With a remarkable combination of scholarly rigor, empathy, exacting analysis, and love, Eating at God's Table uses an exploration of foodways to make vividly present the lived religious world of contemporary Orthodox Judaism. Its seemingly narrow focus on the foodways of one Los Angeles neighborhood becomes a kind of keyhole through which one can view an entire religious universe. Dr. Myers shows that to understand religious foodways requires us to delve into history, the interpretation of scripture, gendered and racialized social dynamics, ethical worldviews, and much else.

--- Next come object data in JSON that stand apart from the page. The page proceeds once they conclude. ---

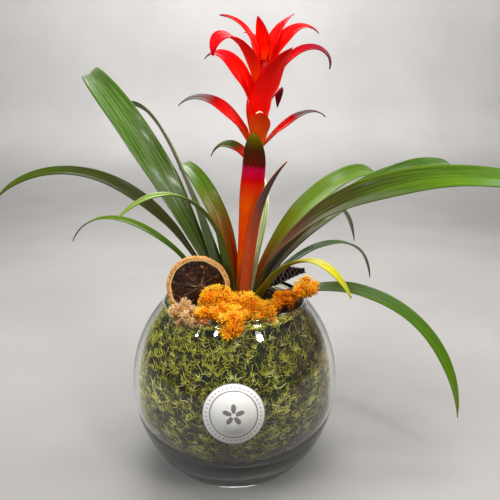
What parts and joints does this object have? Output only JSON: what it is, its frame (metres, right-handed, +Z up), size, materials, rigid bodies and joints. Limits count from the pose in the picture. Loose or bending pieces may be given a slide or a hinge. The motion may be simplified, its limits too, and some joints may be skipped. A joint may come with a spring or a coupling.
{
  "type": "potted guzmania",
  "caption": "Flowering guzmania with a red flower spike and arching strap leaves, planted in a round glass bowl lined with moss and topped with dried decorations.",
  "frame": {"origin": "centre of the bowl's flat foot, on the table", "axes": "+Z up, -Y towards the viewer (the side with the round label), +X to the viewer's right"},
  "size_m": [0.4967, 0.3708, 0.4226],
  "materials": {
    "glass": "clear, smooth blown glass",
    "paper": "satin white label paper",
    "moss": "loose green moss strands",
    "soil": "damp dark potting mix",
    "stem": "matt fibrous stem",
    "leaf": "waxy green leaf, satin gloss",
    "bract": "waxy red bract, satin gloss",
    "petal": "soft cream petal",
    "orange_lichen": "dyed branching lichen, dry and matt",
    "tan_lichen": "dyed branching lichen, dry and matt",
    "dried_citrus": "dried peel and dark glossy dried flesh",
    "cone": "dry weathered scales"
  },
  "bodies": {
    "root": {"bract_back_low": "bract", "bract_back_middle": "bract", "bract_front_cup": "bract", "bract_front_left": "bract", "bract_front_main": "bract", "bract_left_curled": "bract", "bract_left_long": "bract", "bract_left_small": "bract", "bract_right_curled": "bract", "bract_right_drooping": "bract", "bract_right_long": "bract", "bract_right_upper": "bract", "bract_top_back": "bract", "bract_top_front": "bract", "bract_top_inner": "bract", "bract_top_left": "bract", "bract_top_right": "bract", "dried_orange_slice": "dried_citrus", "flower_front": "petal", "flower_stem": "stem", "glass_bowl": "glass", "leaf_back_hanging": "leaf", "leaf_back_left": "leaf", "leaf_back_right": "leaf", "leaf_back_upright": "leaf", "leaf_front_left": "leaf", "leaf_front_right": "leaf", "leaf_left_arching": "leaf", "leaf_left_behind": "leaf", "leaf_left_broad": "leaf", "leaf_left_inner": "leaf", "leaf_left_low": "leaf", "leaf_right_broad": "leaf", "leaf_right_glossy": "leaf", "leaf_right_low": "leaf", "leaf_right_upper": "leaf", "moss_lining": "moss", "orange_lichen_heap": "orange_lichen", "orange_lichen_rim": "orange_lichen", "paper_label": "paper", "pine_cone": "cone", "potting_soil": "soil", "scape_leaf_right": "bract", "scape_sheath": "bract", "tan_lichen": "tan_lichen"}
  },
  "joints": []
}
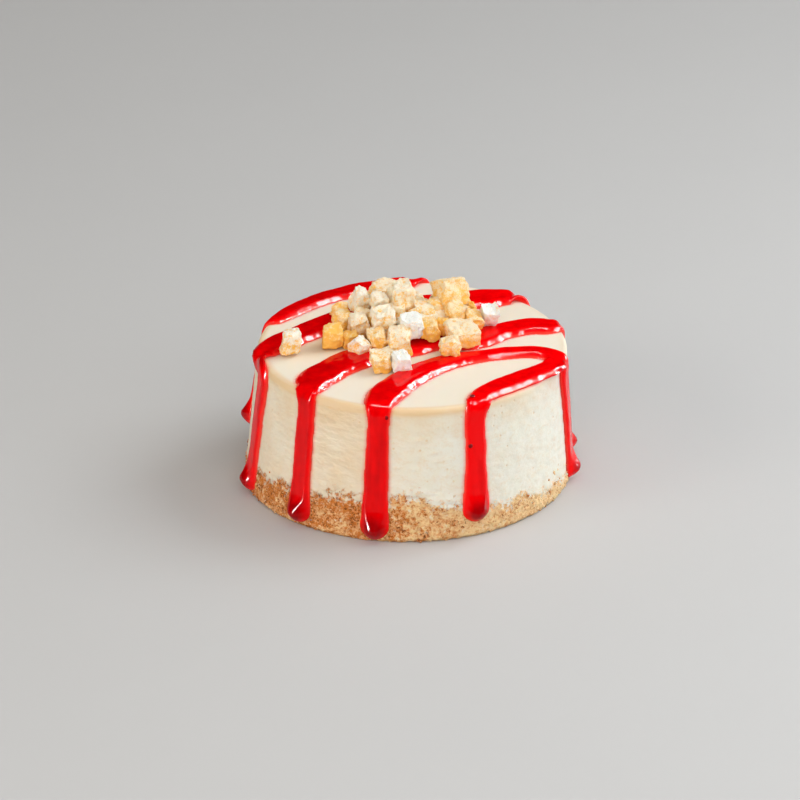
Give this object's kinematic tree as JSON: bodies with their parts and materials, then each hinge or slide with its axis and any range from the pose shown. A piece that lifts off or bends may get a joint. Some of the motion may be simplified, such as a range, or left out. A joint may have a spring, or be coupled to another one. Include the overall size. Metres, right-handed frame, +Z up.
{
  "type": "individual fruit cheesecake",
  "caption": "Small round baked cheesecake on a biscuit crumb base, drizzled with red fruit sauce and topped with a heap of dried fruit dice.",
  "frame": {"origin": "middle of the foot, at the surface the cake stands on", "axes": "+Z up, -Y towards the front that shows the runs of sauce, +X to the right as seen from the front"},
  "size_m": [0.0776, 0.0772, 0.0445],
  "materials": {
    "biscuit": "crumbly baked biscuit",
    "cheese_filling": "smooth pale baked cheese filling, with glossy red fruit sauce over it",
    "dried_fruit": "dry porous fruit",
    "fruit_sauce": "glossy red fruit sauce, fused to the filling it lies on"
  },
  "bodies": {
    "root": {"biscuit_base": "biscuit", "cheesecake": "cheese_filling", "fruit_heap": "dried_fruit", "loose_fruit_die": "dried_fruit"}
  },
  "joints": []
}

This is the most meticulously researched and fertile study of any Jewish community's foodways I've ever encountered, and a model of how a religious studies approach to food can cut to the heart of the complexities through which humans make meaning, revealing things both beautiful and disturbing and a great deal in between.
~Aaron Gross
Food matters, always and everywhere. But sometimes it matters more. Jody Myers's excavation of the food lives of the Orthodox Jews who live in Los Angeles's Pico-Robertson neighborhood provides a stunning example of the inextricable bonds between life, food, religion, and community.
~Hasia Diner
Eating at God's Table employs the Pico-Robertson neighborhood of Los Angeles as an 'ethnographic laboratory' for studying the wide range of Orthodox Jewish approaches to eating and sharing food. Focusing on women, 'lived religion,' and the rules and customs associated with keeping kosher, it shows how Orthodox communities use food as a marker of identity and tool for survival. A major contribution to Jewish studies and the study of religion.
~Jonathan D. Sarna
In Eating at God's Table, Jody Myers takes us inside the kitchens of Orthodox communities in Pico-Robertson. When we open the pages of this book, we sit at their tables and enter her wonderfully curated conversation about the vibrant dynamics and lived religion of these communities.